Dicono che il Pdl si senta sottodimensionato nell’equilibrio degli incarichi al Tg1. Si parla di mal di pancia, come si dice alla Rai.
«Ignoro questi mal di pancia. Sicuramente le sensibilità vicine al Pdl non sono sottovalutate, negli incarichi…».

In quanto al Pd?
«Nemmeno. Ora pensiamo a fare i giornalisti, non all’appartenenza».
Il Tg1 è stato colpito da un’altra tempesta: l’inchiesta sui pagamenti «drogati» di orari notturni e festivi in redazione.
«Ho saputo della vicenda arrivando, tutto riguarda il passato. C’è un’inchiesta della magistratura che deve appurare se ci sono state irregolarità o no. E una vicenda ancora tutta da dimostrare, quindi aspettiamo a tirare conclusioni affrettate. Naturalmente se qualcuno in passato ha sbagliato è giusto che paghi. Respingo con fermezza, però, i titoli apparsi su alcuni giornali: la redazione del Tg1, composta da 160 colleghi, non è composta da “furbetti”. L’accusa è falsa e assolutamente inaccettabile».
Il risultato di tutto questo è che da ieri, 1 aprile, l’azienda può rilevare elettronicamente, con i tesserini magnetici, gli orari di ingresso e di uscita di tutti i giornalisti Rai per capire chi davvero abbia diritto allo straordinario alba, notturno e festivo…

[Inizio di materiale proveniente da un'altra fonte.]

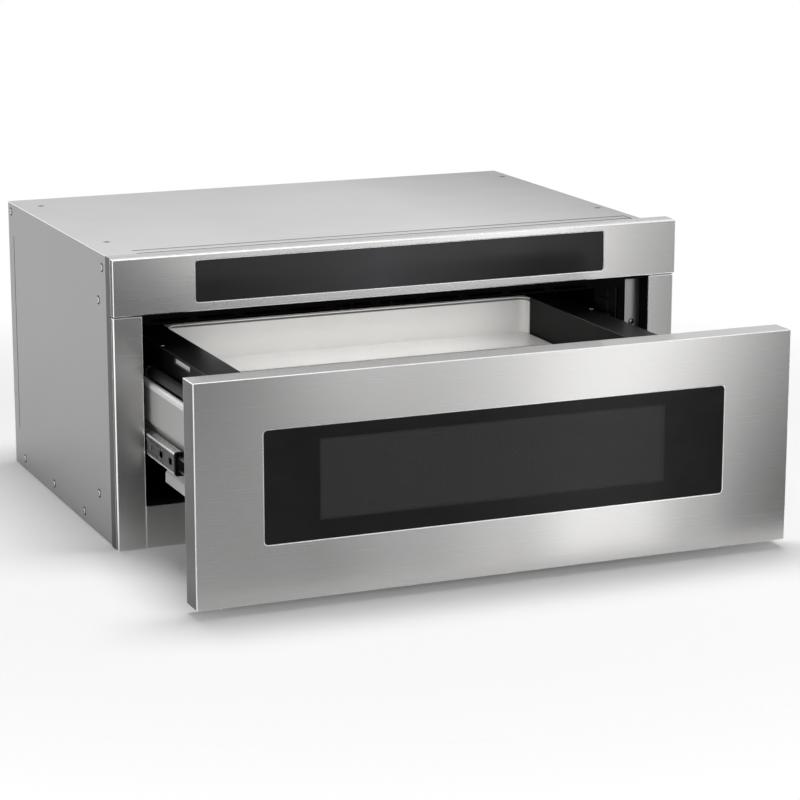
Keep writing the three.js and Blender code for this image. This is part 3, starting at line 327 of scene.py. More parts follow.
def window_glass(print_level, pane_level, x0, x1, z0, z1):
    """Black glass whose print fades out to a tinted pane inside the box x0, x1, z0, z1."""
    material, nodes = new_finish("window_glass_finish", Specular_IOR_Level=0.13)
    smear = nodes.noise(GLASS_SMEAR, 3)
    fade = 0.004  # the width of the print's soft edge
    x, _, z = nodes.axes()
    inside = nodes.between(x, 0, 1, x0, x0 + fade)
    for side in (nodes.between(x, 1, 0, x1 - fade, x1),
                 nodes.between(z, 0, 1, z0, z0 + fade),
                 nodes.between(z, 1, 0, z1 - fade, z1)):
        inside = nodes.math("MINIMUM", inside, side)
    tone = nodes.math("ADD", nodes.math("MULTIPLY", smear, 0.2), inside)
    nodes.coat(Base_Color=nodes.tint(tone, grey(print_level), grey(pane_level)),
               Roughness=nodes.between(smear, 0.08, 0.14),
               Alpha=nodes.between(inside, 1.0, 0.6))
    return material


def perforated(base, pitch):
    """Enamelled sheet with a close grid of round holes, painted as dots darker than the sheet:
    painted shade.
    """
    material, nodes = new_finish("window_screen_finish", Specular_IOR_Level=0.4)
    x, _, z = nodes.axes()
    squares = []
    for axis in (x, z):
        cell = nodes.math("FRACT", nodes.math("MULTIPLY", axis, 1 / pitch))
        squares.append(nodes.math("POWER", nodes.math("SUBTRACT", cell, 0.5), 2.0))
    # the holes are painted shade
    sheet = nodes.between(nodes.math("ADD", *squares), 0, 1, 0.07, 0.1)
    clouds = nodes.noise((9, 9, 9), 2)
    tone = nodes.math("MULTIPLY", sheet, nodes.between(clouds, 0.8, 1.0))
    nodes.coat(Base_Color=nodes.tint(tone, shade(base, 0.25), base),
               Roughness=nodes.between(sheet, 0.8, 0.45),
               Normal=nodes.bump(sheet, 0.0003))
    return material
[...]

«Una decisione giusta, che ho condiviso con l’Usigrai, il sindacato dei giornalisti Rai».
Il duello col Tg5 e con il Tg de La7?
«Ho grande rispetto per il Tg5 e Clemente Mimun, per il Tg La7 ed Enrico Mentana. È stato importante, in questo periodo, recuperare un certo tipo di pubblico interessato alla politica e che aveva trovato l’offerta da Mentana».
Cosa cambierà nel Tg1 del futuro?
«Un approfondimento sull’Italia che cambia con la crisi, anche grazie agli speciali del Tg1 ben guidati da Maria Luisa Busi. E poi muteranno anche i volti. Ci sarà un ringiovanimento. Non faccio nomi, ma ci sarà un ricambio. I direttori vanno via, i vertici aziendali si avvicendano. Può capitare anche ai conduttori del Tg1, credo…».